> GIVEN REQUEST:
Your task is to restate the data word for word.

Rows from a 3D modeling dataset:

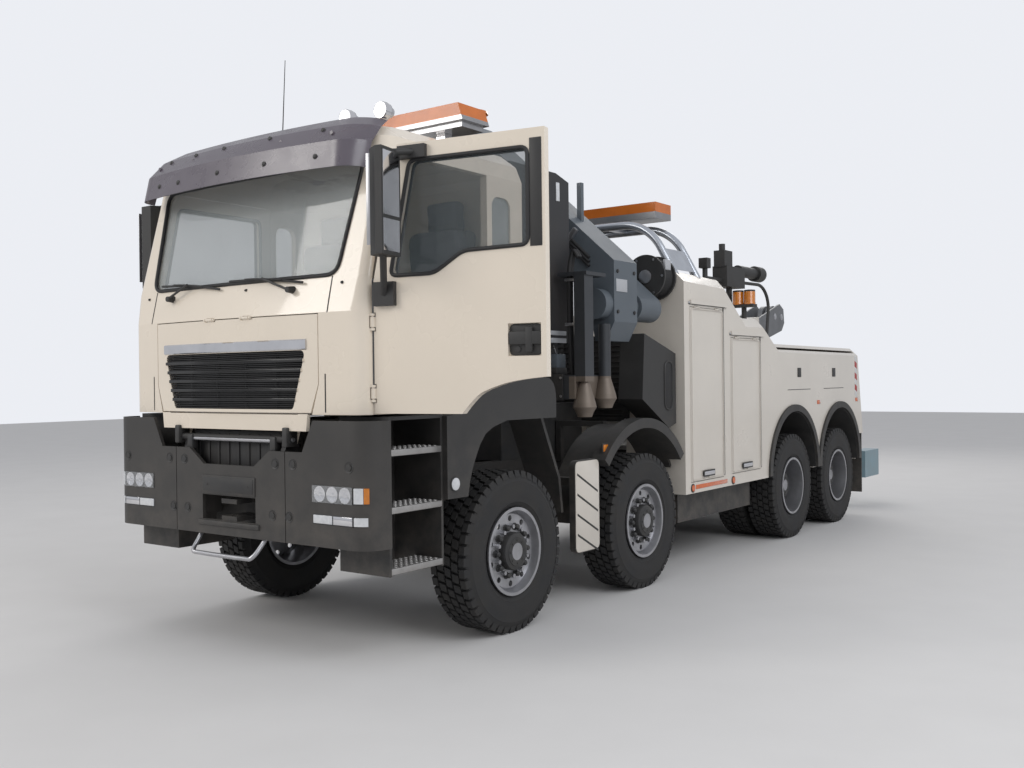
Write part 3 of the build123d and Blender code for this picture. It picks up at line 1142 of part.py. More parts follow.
# Loader crane: base and column, boom, outer boom and extension, and its stabilisers
with BuildPart() as crane_base:
    half, front, rear, low, high = CRANE_BASE
    block(-half, half, aft(front), aft(rear), up(low), up(high))
    low_left, low_right, top_left, top_right = COLUMN
    front_prism(((low_left, up(COLUMN_LOW) - 1), (low_right, up(COLUMN_LOW) - 1), (top_right, up(COLUMN_TOP)),
                 (top_left, up(COLUMN_TOP))), aft(CRANE_Y[0]), aft(CRANE_Y[1]))
    block(low_left, -half + 1, aft(CRANE_Y[0]) - 20, aft(CRANE_Y[1]) + 20, up(1380), up(1520))
    block(top_left, top_right, aft(CRANE_Y[0]) - 60, aft(CRANE_Y[1]) + 60, up(COLUMN_TOP) - 230, up(COLUMN_TOP))
    for y0, y1 in ((CRANE_Y[0] - 60, CRANE_Y[0] - 10), (CRANE_Y[1] + 10, CRANE_Y[1] + 60)):
        front_prism(((top_left + 40, up(COLUMN_TOP) - 1), (top_right - 40, up(COLUMN_TOP) - 1),
                     (CRANE_PIVOT[0] + 90, up(CRANE_PIVOT[1]) + 90), (CRANE_PIVOT[0] - 90, up(CRANE_PIVOT[1]) + 90)),
                    aft(y0), aft(y1))
    rod((CRANE_PIVOT[0], aft(CRANE_Y[0]) - 70, up(CRANE_PIVOT[1])),
        (CRANE_PIVOT[0], aft(CRANE_Y[1]) + 70, up(CRANE_PIVOT[1])), CRANE_PIN_R)
    reach, front, rear, low, high = HOUSING
    block(-half, half, aft(front) + 30, aft(CRANE_Y[0]), up(CRANE_BASE[4]) - 1, up(high))
    block(-reach, reach, aft(front), aft(rear), up(low), up(high))
    block(-reach - 5, reach + 5, aft(front) + HOUSING_WALL, aft(rear) - HOUSING_WALL, up(low) + HOUSING_WALL,
          up(high) - HOUSING_WALL, mode=Mode.SUBTRACT)
save(crane_base.part, "crane_base")

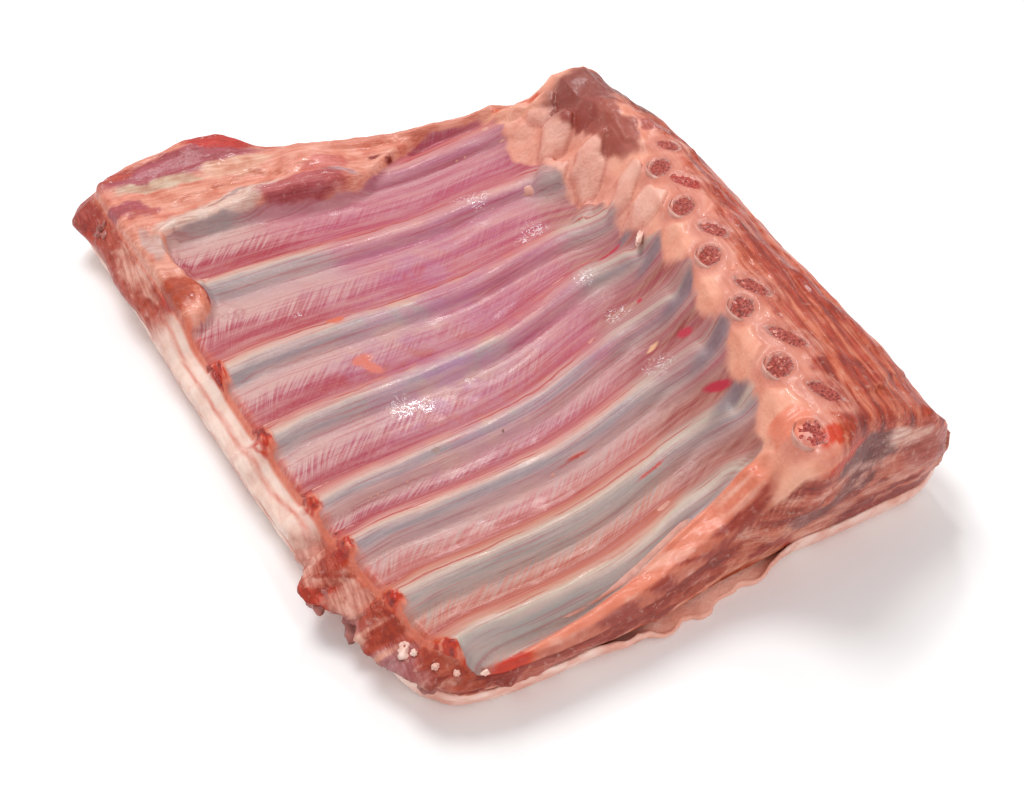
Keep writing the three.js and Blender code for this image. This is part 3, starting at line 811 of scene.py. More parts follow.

> OUTPUT BELOW:
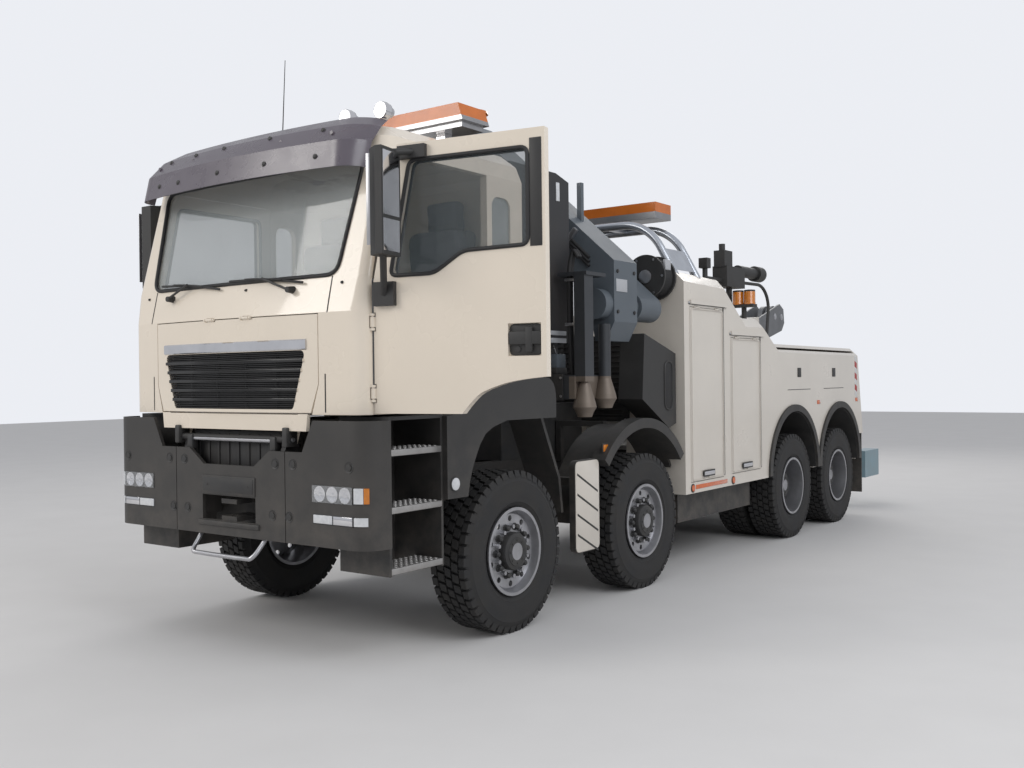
Write part 3 of the build123d and Blender code for this picture. It picks up at line 1142 of part.py. More parts follow.
# Loader crane: base and column, boom, outer boom and extension, and its stabilisers
with BuildPart() as crane_base:
    half, front, rear, low, high = CRANE_BASE
    block(-half, half, aft(front), aft(rear), up(low), up(high))
    low_left, low_right, top_left, top_right = COLUMN
    front_prism(((low_left, up(COLUMN_LOW) - 1), (low_right, up(COLUMN_LOW) - 1), (top_right, up(COLUMN_TOP)),
                 (top_left, up(COLUMN_TOP))), aft(CRANE_Y[0]), aft(CRANE_Y[1]))
    block(low_left, -half + 1, aft(CRANE_Y[0]) - 20, aft(CRANE_Y[1]) + 20, up(1380), up(1520))
    block(top_left, top_right, aft(CRANE_Y[0]) - 60, aft(CRANE_Y[1]) + 60, up(COLUMN_TOP) - 230, up(COLUMN_TOP))
    for y0, y1 in ((CRANE_Y[0] - 60, CRANE_Y[0] - 10), (CRANE_Y[1] + 10, CRANE_Y[1] + 60)):
        front_prism(((top_left + 40, up(COLUMN_TOP) - 1), (top_right - 40, up(COLUMN_TOP) - 1),
                     (CRANE_PIVOT[0] + 90, up(CRANE_PIVOT[1]) + 90), (CRANE_PIVOT[0] - 90, up(CRANE_PIVOT[1]) + 90)),
                    aft(y0), aft(y1))
    rod((CRANE_PIVOT[0], aft(CRANE_Y[0]) - 70, up(CRANE_PIVOT[1])),
        (CRANE_PIVOT[0], aft(CRANE_Y[1]) + 70, up(CRANE_PIVOT[1])), CRANE_PIN_R)
    reach, front, rear, low, high = HOUSING
    block(-half, half, aft(front) + 30, aft(CRANE_Y[0]), up(CRANE_BASE[4]) - 1, up(high))
    block(-reach, reach, aft(front), aft(rear), up(low), up(high))
    block(-reach - 5, reach + 5, aft(front) + HOUSING_WALL, aft(rear) - HOUSING_WALL, up(low) + HOUSING_WALL,
          up(high) - HOUSING_WALL, mode=Mode.SUBTRACT)
save(crane_base.part, "crane_base")

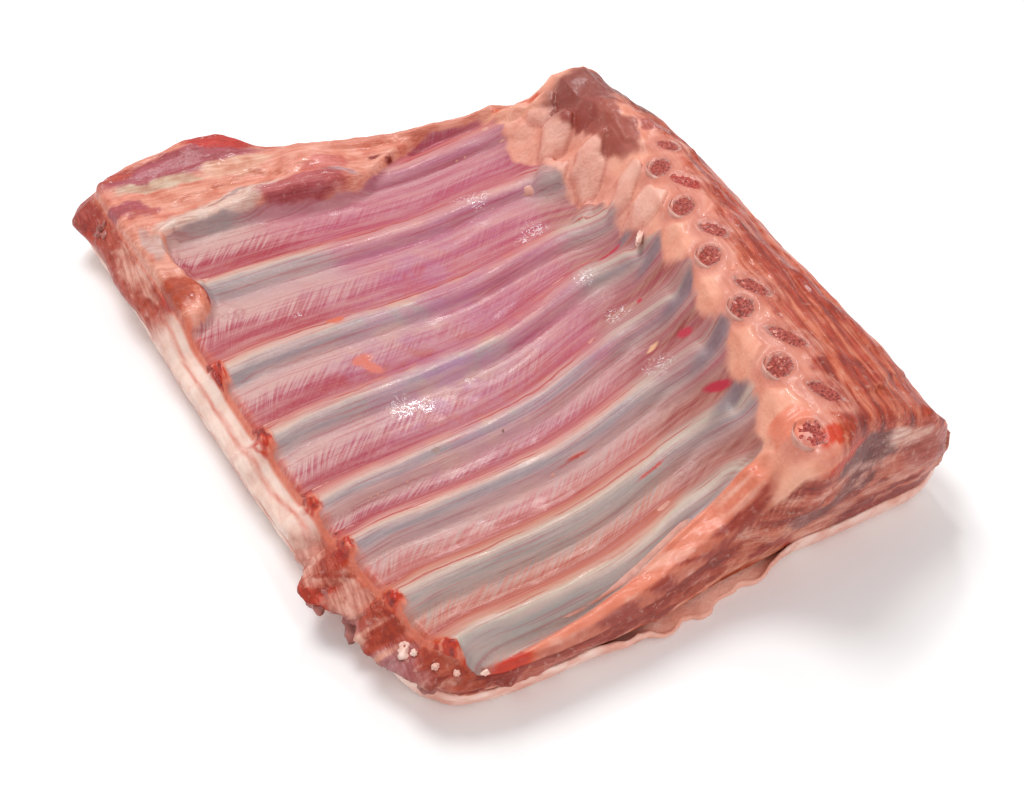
Keep writing the three.js and Blender code for this image. This is part 3, starting at line 811 of scene.py. More parts follow.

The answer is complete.